Men need images, lacking them they invent idols. (Ancient Egyptian Proverb)
It is common knowledge that men are visual creatures, but I have a confession to make…so am I. I love colours, I love presentation, I believe food should look nice, people should take care of their appearance and I like being surrounded by nice clean environments. I love nature, as I type I’m staring out of the window as the sun shines on the leafy green trees outside my window. I’m the type to notice a beautiful bird or smile at the colour of flowers in a garden. I like looking at beautiful things so why do women get offended when men do?

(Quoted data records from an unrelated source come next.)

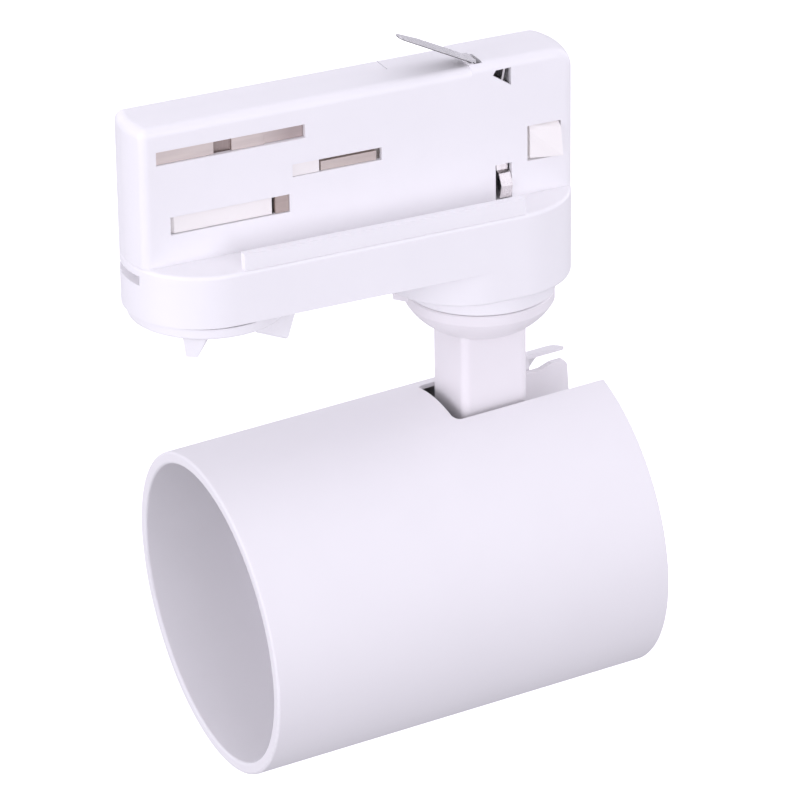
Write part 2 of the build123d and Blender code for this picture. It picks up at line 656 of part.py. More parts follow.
def radial_grip(reach, top_sides, bottom_sides, z_top, z_bottom, slopes, lift):
    """A finger grip along +X from the spindle; its sides and ends draw in towards the bottom."""
    inner, outer = reach
    section = [(top_sides[0], z_top), (top_sides[1], z_top), (bottom_sides[1], z_bottom),
               (bottom_sides[0], z_bottom)]
    grip = extrude(Plane.YZ.offset(inner) * make_face(Polyline(*section, close=True)),
                   amount=outer - inner)
    side_view = [(inner, z_top), (outer, z_top), (outer - slopes[1], z_bottom),
                 (inner + slopes[0], z_bottom + lift)]
    trim = make_face(Polyline(*side_view, close=True))
    return grip & extrude(Plane.XZ * trim, amount=KNOB_RADIUS, both=True)


def lock_lever():
    """The knob under the round end, with its hub and the lever tab."""
    top = BASE_BOTTOM_Z - KNOB_GAP
    disc = rod_z(0, 0, KNOB_BOTTOM_Z, top, KNOB_RADIUS)
    disc = fillet(bottom_edges(disc), KNOB_ROUND)
    disc -= rod_z(0, 0, KNOB_BOTTOM_Z - CUT, KNOB_BOTTOM_Z + DIAL_POCKET, DIAL_RADIUS + DIAL_GAP)
    disc += rod_z(0, 0, top, BASE_BOTTOM_Z + COVER_THICK, KNOB_HUB)
    tab = radial_grip(LEVER_REACH, LEVER_TOP_SIDES, LEVER_BOTTOM_SIDES, top, LEVER_BOTTOM_Z,
                      LEVER_SLOPES, LEVER_LIFT)
    disc += Rot(0, 0, LEVER_ANGLE) * fillet(bottom_edges(tab), LEVER_ROUND)
    disc -= rod_z(0, 0, KNOB_BOTTOM_Z - CUT, 0, SPINDLE_RADIUS)
    return Pos(LOCK_X, 0, 0) * disc


def lock_spindle():
    """The hollow spindle that turns the lock plate and the neutral contact."""
    top = SHELF_POCKETS[1][0] - SPINDLE_GAP
    outer = rod_z(LOCK_X, 0, KNOB_BOTTOM_Z + DIAL_POCKET, top, SPINDLE_RADIUS)
    return outer - rod_z(LOCK_X, 0, KNOB_BOTTOM_Z, top + CUT, SPINDLE_BORE)


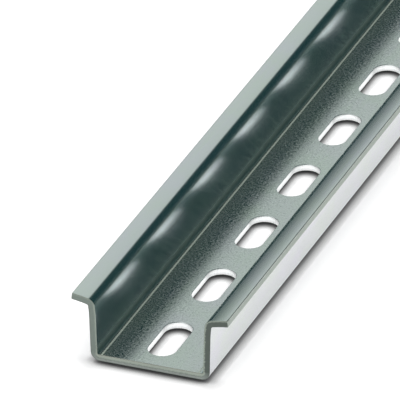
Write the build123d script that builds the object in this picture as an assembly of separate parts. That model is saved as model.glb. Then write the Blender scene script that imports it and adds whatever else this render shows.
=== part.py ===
from build123d import *
import os

os.makedirs("parts", exist_ok=True)

# Section of the top-hat rail
rail_length = 1000.0
overall_width = 35.0
overall_height = 15.0
lip_reach = 4.0
sheet = 1.5
inner_bend_radius = 1.0
lip_rise_deg = 10.0
sheared_edge_radius = 0.2

# Slots along the middle of the web
slot_length = 15.0
slot_width = 6.2
slot_pitch = 25.0
first_slot_centre = 11.4
end_land = 3.0
rim_roll = 0.25

outer_bend_radius = inner_bend_radius + sheet
half_width = overall_width / 2
wall_outer = half_width - lip_reach
wall_inner = wall_outer - sheet


# Section: web on the floor, two walls, two lips that rise slightly outward
def section_half_points():
    """Corners of the right half, from the middle of the web's underside round to its top."""
    lip = Vector(1, 0).rotate(Axis.Z, lip_rise_deg)
    lip_drop = lip.rotate(Axis.Z, -90) * sheet
    rounding_loss = sheared_edge_radius * (lip.X + lip.Y - 1)
    tip_top = Vector(half_width + rounding_loss - lip_drop.X, overall_height + rounding_loss)
    tip_bottom = tip_top + lip_drop
    slope = lip.Y / lip.X
    bend_under = Vector(wall_outer, tip_bottom.Y - (tip_bottom.X - wall_outer) * slope)
    bend_top = Vector(wall_inner, tip_top.Y - (tip_top.X - wall_inner) * slope)
    return {
        "web_outer": Vector(wall_outer, 0),
        "bend_under": bend_under,
        "tip_bottom": tip_bottom,
        "tip_top": tip_top,
        "bend_top": bend_top,
        "web_inner": Vector(wall_inner, sheet),
    }


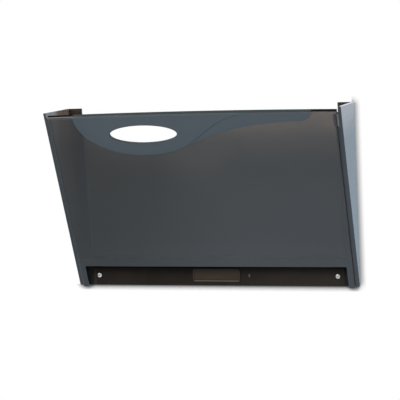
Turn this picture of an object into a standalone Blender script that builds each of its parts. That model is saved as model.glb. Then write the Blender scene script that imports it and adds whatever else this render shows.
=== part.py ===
# Hanging wall pocket for documents: a leaning smoke-tinted front panel carried by two wedge-shaped side walls.
# Metres, +Z up. X runs along the wall, the wall is the plane Y = 0 and the room is on the -Y side.
# The origin lies on the wall, midway between the two screws.

import math

import bmesh
import bpy
from mathutils import Matrix, Vector
from mathutils.geometry import interpolate_bezier

# Whole pocket
TOP_WIDTH = 0.330
SIDE_DRAFT = 0.0015
BACK_HEIGHT = 0.2045
FRONT_RISE = 0.0051
BOTTOM_DEPTH = 0.0034
DEPTH_GROWTH = 0.0713
SEAT_GAP = 0.0003
CUT_OVERRUN = 0.006
JOIN_DEPTH = 0.001

# Side walls
WALL_THICKNESS = 0.0025
FLANGE_THICKNESS = 0.0022
FLANGE_WIDTH = 0.0178
LIP_THICKNESS = 0.0022
LIP_WIDTH = 0.0075
SIDE_FRONT_ROUND = 0.0005
SIDE_BOTTOM_ROUND = 0.0015
LEDGE_WIDTH = 0.003
LEDGE_HEIGHT = 0.002

# Front panel
PANEL_THICKNESS = 0.0027
PANEL_BOTTOM_INSET = 0.005
PANEL_TOP_INSET = 0.0057
PANEL_DROP = 0.0035
PANEL_CROWN = 0.0016
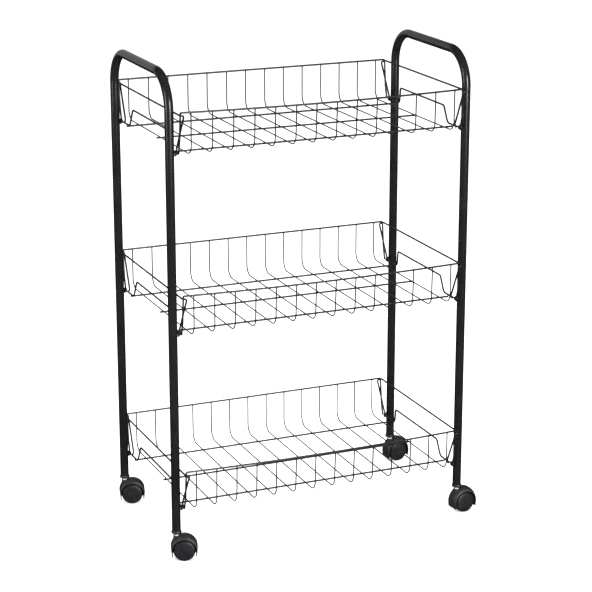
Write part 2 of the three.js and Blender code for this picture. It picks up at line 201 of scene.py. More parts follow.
hoop_low, hoop_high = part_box("hoop_left")
LEG_Y = hoop_high.y - TUBE_RADIUS
LEG_X = {side: middle(f"hoop_{side}").x for side in SIDES}
CENTRE_X = (LEG_X["left"] + LEG_X["right"]) / 2
HALF_X = (LEG_X["right"] - LEG_X["left"]) / 2
RIM_Z = {tier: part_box(f"basket_{tier}_rim_rear")[1].z - RIM_WIRE for tier in TIERS}
BASKET_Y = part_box("basket_top_rim_rear")[1].y - RIM_WIRE
HOOK_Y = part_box("basket_top_end_rail_left")[1].y - END_WIRE
END_X = HALF_X - TUBE_RADIUS - END_WIRE - GAP
RIM_X = END_X - END_WIRE - RIM_WIRE - GAP
M_TOP_X = END_X - M_TOP_IN
FOOT_X = END_X - M_FOOT_IN
FLOOR_DROP = CROSS_DROP + CROSS_WIRE + FLOOR_WIRE - CROSS_BITE
FOOT_DROP = FLOOR_DROP - FLOOR_WIRE - END_WIRE - GAP
RIM_FOOT_DROP = FOOT_DROP + 1 * MM
RIM_FOOT_Y = LEG_Y + EYE_RADIUS + RIM_WIRE + 0.9 * MM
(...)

I had a conversation with a friend a while back and she said that if her husband was to look at another woman that would be a deal breaker for her. Now I understand where she is coming from, if a man is to be staring and drooling over another woman in your presence that is not cool. The reality is though there are so many beautiful women in the world, unless you want your man to be blind then its impossible for your man not to look at another woman. The joke is even a blind man probably has a vision of beauty in his mind and it may not be you. I had another conversation with a colleague and she was upset that her man kept liking other women’s photos on Instagram, these women looked nothing like her and it made her feel insecure because she thought well if thats what you like, why are you with me? I can understand her pain here because her man is actually taking action to get the other girls attention and I find that disrespectful. The issue isn’t whether or not they look at other women but its how he treats and thinks about you. A man who respects you is never gonna make you feel uncomfortable around another woman by flirting etc. A man who respects and loves you is not gonna cheat on you, he will shut down all types of advances from other women. If you still feel insecure after this then its an internal issue that you need to deal with. My point is, the world is a beautiful place, full of beautiful things and its part of the human experience to appreciate them.
That said…I was reading a story the other day of a woman who has been married for 14 years 11 of which her husband was addicted to pornography and she didn’t know. Needless to say this was a deal breaker for her. Upon finding out this has now destroyed her relationship, she began obsessing over ways to make herself be the only woman of interest for him. How would you feel if you found this out? My opinion (quite controversial as always) was so what???? He is not physically doing the act with another person. Men are visually stimulated so they watch porn, but if your man/husband was to get all bent out of shape because you were reading 50 shades of Grey how would you feel? You can’t get offended for men watching porn but then condone erotica because its written in a book. I’ve never read 50 shade of Grey by the way, I don’t have the desire to but I know people who have. I would laugh (not maliciously) if my friend said her husband is stressing because she reading that book or something similar.
We really have to evaluate our double standards people, I’m a firm believer in balance, I don’t think the world has to be over stimulated with visual images but we have been given vision for a reason. There is a reason why there are varying degrees of beauty and theres a reason why beauty, art and music are subjective. What are your thoughts?